Trading the No. 1 pick in the upcoming draft is the same as trading away Williamson. Which means the return value on that pick will be monstrous. It won’t be anything like what the Lakers offered for Davis back in February, but future first-round picks and high-level prospects will absolutely be included. What if the Pelicans trade the pick and bring back another first round pick (or even two), a starting-level veteran, and a budding prospect? Can they shed some of the bad contracts (like Hill and Moore) in that deal, too?
For the first time in what feels like a long time, the Pelicans have significant leverage on the league. This is a completely different version of the Pelicans from when Davis first requested to be traded. The franchise is improving in several areas, starting with the basketball minds in charge and finally bringing in a trusted and basketball-specific medical staff. Davis has reportedly not moved from his stance of being traded, but there is a lot of time left before that deadline draws near.
Because there is always this potential situation, where the Pelicans either keep Williamson or trade him for players/picks, Griffin improves the team’s shooting and overall roster, and the team starts the season something like 15-5. Davis has stood incredibly firm on his decision and I wouldn’t anticipate anything such as that to keep him from leaving, but I can guarantee it will make him stop and think. And that goes double if the Lakers get off to a poor start.

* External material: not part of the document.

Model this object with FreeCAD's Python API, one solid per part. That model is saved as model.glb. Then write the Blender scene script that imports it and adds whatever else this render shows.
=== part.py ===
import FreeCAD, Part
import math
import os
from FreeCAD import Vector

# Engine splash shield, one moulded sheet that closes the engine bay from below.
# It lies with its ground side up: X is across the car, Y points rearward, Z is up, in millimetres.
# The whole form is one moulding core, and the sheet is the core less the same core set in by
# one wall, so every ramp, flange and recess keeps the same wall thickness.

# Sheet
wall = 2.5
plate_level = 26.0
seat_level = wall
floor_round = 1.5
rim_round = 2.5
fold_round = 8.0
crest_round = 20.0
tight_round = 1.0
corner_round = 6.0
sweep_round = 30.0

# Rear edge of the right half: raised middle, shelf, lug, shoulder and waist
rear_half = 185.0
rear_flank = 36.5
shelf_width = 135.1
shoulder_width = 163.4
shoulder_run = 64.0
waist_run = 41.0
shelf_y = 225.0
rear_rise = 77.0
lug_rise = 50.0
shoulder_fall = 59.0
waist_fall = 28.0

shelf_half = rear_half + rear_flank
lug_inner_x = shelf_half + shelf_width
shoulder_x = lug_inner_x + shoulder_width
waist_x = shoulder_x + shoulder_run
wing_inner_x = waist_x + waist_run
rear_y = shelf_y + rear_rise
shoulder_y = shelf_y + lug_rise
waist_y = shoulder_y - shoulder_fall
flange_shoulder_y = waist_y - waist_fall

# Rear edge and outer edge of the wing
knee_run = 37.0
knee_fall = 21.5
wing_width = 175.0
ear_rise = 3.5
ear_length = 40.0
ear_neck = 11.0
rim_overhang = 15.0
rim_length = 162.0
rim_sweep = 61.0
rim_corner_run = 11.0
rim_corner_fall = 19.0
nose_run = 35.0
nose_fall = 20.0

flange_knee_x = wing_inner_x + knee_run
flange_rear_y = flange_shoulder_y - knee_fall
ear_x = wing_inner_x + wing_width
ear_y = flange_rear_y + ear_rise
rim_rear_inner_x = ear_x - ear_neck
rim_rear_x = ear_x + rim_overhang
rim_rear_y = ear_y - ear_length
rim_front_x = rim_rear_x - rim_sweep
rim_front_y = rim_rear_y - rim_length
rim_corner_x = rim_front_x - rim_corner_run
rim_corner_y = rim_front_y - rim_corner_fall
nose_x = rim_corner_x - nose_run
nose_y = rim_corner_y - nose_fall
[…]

But here’s the thing about Griffin, he isn’t going to be petty with how he goes about this trade. The Pelicans all but refused to do business with the Lakers after Magic Johnson complained to the media that he wasn’t getting his way. And honestly, I don’t blame the team for not wanting to do business with Johnson. However, the reality is that the Lakers offered the best possible deal back in February and they’ll likely have the best pool of assets to complete a deal once free agency hits this summer. Especially when you consider that Kyrie Irving might be heading for the door in Boston and the Celtics might be wary about trading away half its treasure chest for a one-year (or even less) rental of Davis. Griffin isn’t going to scoff at the Lakers offer. He doesn’t care that the public might perceive a potential Davis-to-LA trade as helping out LeBron. Griffin knows that doing so is probably within the best interest of the organization that he is now tasked with running. And if he doesn’t get anything worthy of the value he’s putting out there, he won’t trade him. Simple as that.
The New Orleans Pelicans are finally a competent organization, just about seven years too late. Even still, there might be hope that Griffin and the front office can keep Davis. But if not, trading him for the best possible deal and drafting Zion Williamson isn’t a terrible way to start a rebuild.